_WHAT YOU SHOULD DO_
What follows is a listing; restate every line of it word for word.

··· DATA EXCERPT ···

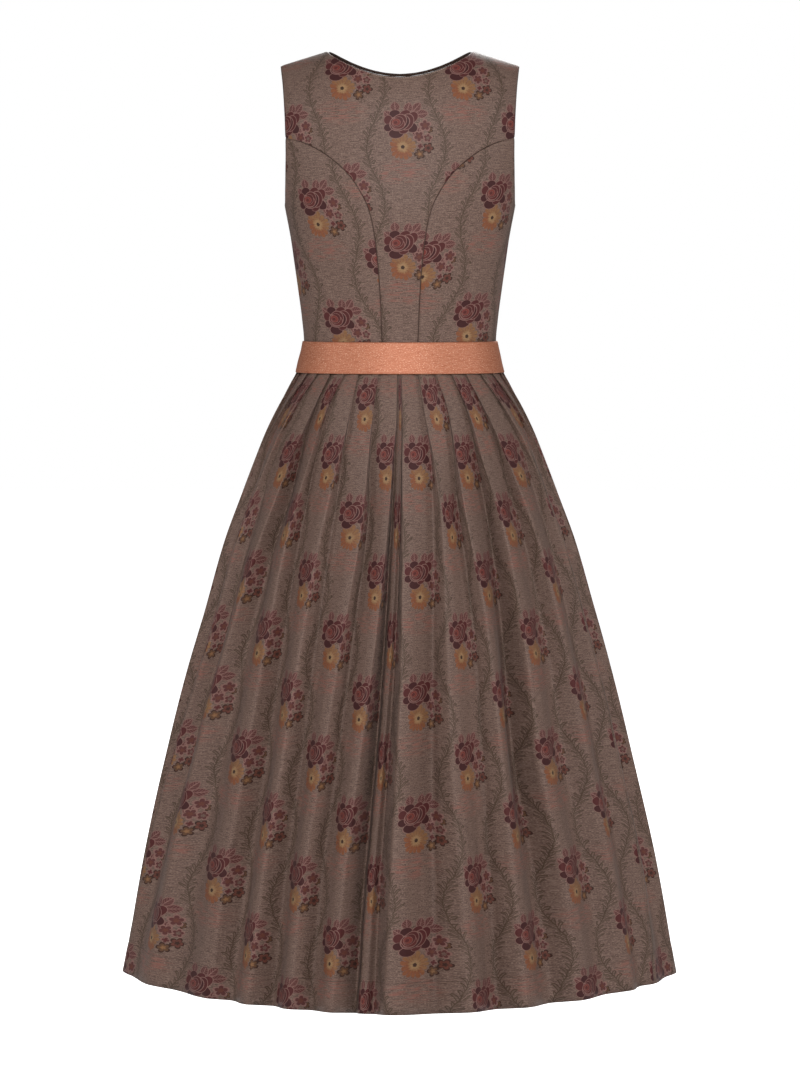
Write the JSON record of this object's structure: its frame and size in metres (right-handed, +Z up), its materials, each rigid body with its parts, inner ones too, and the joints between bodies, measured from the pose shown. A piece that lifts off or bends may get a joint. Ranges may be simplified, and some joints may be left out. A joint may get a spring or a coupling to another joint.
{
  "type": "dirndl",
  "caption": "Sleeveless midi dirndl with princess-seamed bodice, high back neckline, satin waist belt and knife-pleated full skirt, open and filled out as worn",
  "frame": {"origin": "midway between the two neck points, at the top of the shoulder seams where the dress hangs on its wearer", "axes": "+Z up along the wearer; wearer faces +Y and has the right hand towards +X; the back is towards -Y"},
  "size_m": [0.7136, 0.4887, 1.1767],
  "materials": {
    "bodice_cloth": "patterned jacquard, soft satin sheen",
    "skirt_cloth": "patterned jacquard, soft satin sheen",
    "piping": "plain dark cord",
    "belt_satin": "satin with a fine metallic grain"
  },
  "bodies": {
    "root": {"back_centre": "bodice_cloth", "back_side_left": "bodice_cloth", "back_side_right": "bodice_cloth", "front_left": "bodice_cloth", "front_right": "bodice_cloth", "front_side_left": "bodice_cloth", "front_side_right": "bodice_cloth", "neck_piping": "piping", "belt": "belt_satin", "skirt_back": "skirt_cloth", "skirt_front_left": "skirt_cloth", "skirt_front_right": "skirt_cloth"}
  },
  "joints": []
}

···

_SOLUTION_
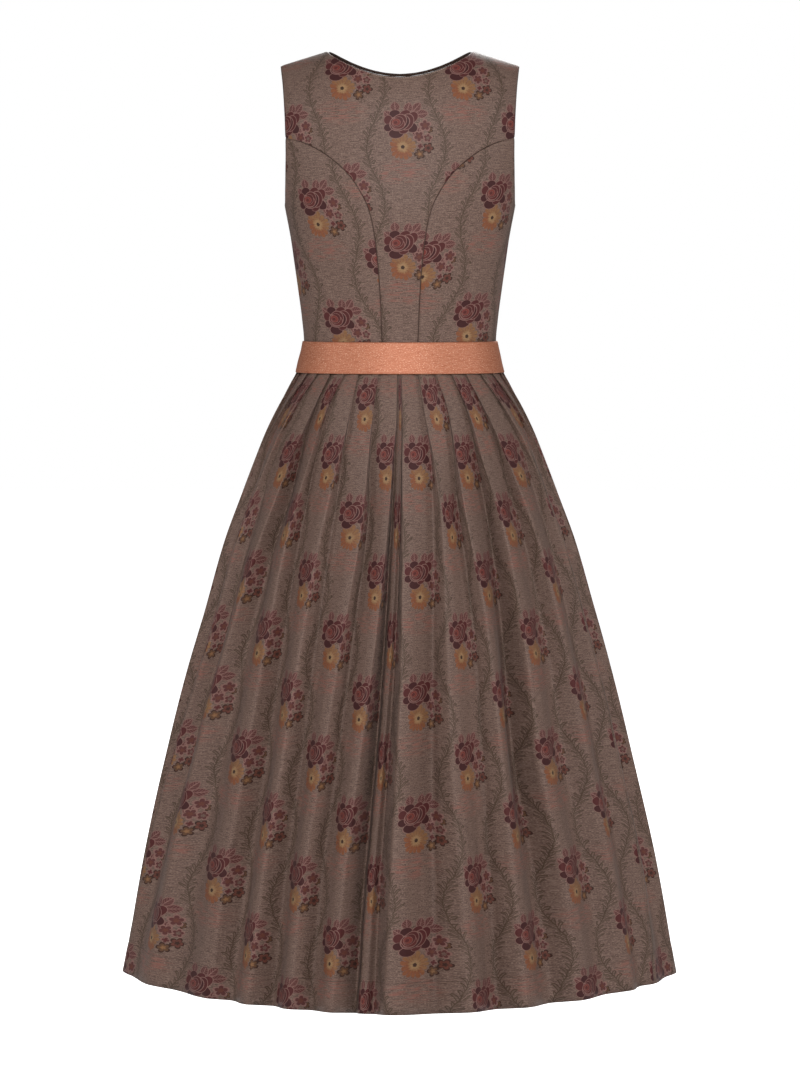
Write the JSON record of this object's structure: its frame and size in metres (right-handed, +Z up), its materials, each rigid body with its parts, inner ones too, and the joints between bodies, measured from the pose shown. A piece that lifts off or bends may get a joint. Ranges may be simplified, and some joints may be left out. A joint may get a spring or a coupling to another joint.
{
  "type": "dirndl",
  "caption": "Sleeveless midi dirndl with princess-seamed bodice, high back neckline, satin waist belt and knife-pleated full skirt, open and filled out as worn",
  "frame": {"origin": "midway between the two neck points, at the top of the shoulder seams where the dress hangs on its wearer", "axes": "+Z up along the wearer; wearer faces +Y and has the right hand towards +X; the back is towards -Y"},
  "size_m": [0.7136, 0.4887, 1.1767],
  "materials": {
    "bodice_cloth": "patterned jacquard, soft satin sheen",
    "skirt_cloth": "patterned jacquard, soft satin sheen",
    "piping": "plain dark cord",
    "belt_satin": "satin with a fine metallic grain"
  },
  "bodies": {
    "root": {"back_centre": "bodice_cloth", "back_side_left": "bodice_cloth", "back_side_right": "bodice_cloth", "front_left": "bodice_cloth", "front_right": "bodice_cloth", "front_side_left": "bodice_cloth", "front_side_right": "bodice_cloth", "neck_piping": "piping", "belt": "belt_satin", "skirt_back": "skirt_cloth", "skirt_front_left": "skirt_cloth", "skirt_front_right": "skirt_cloth"}
  },
  "joints": []
}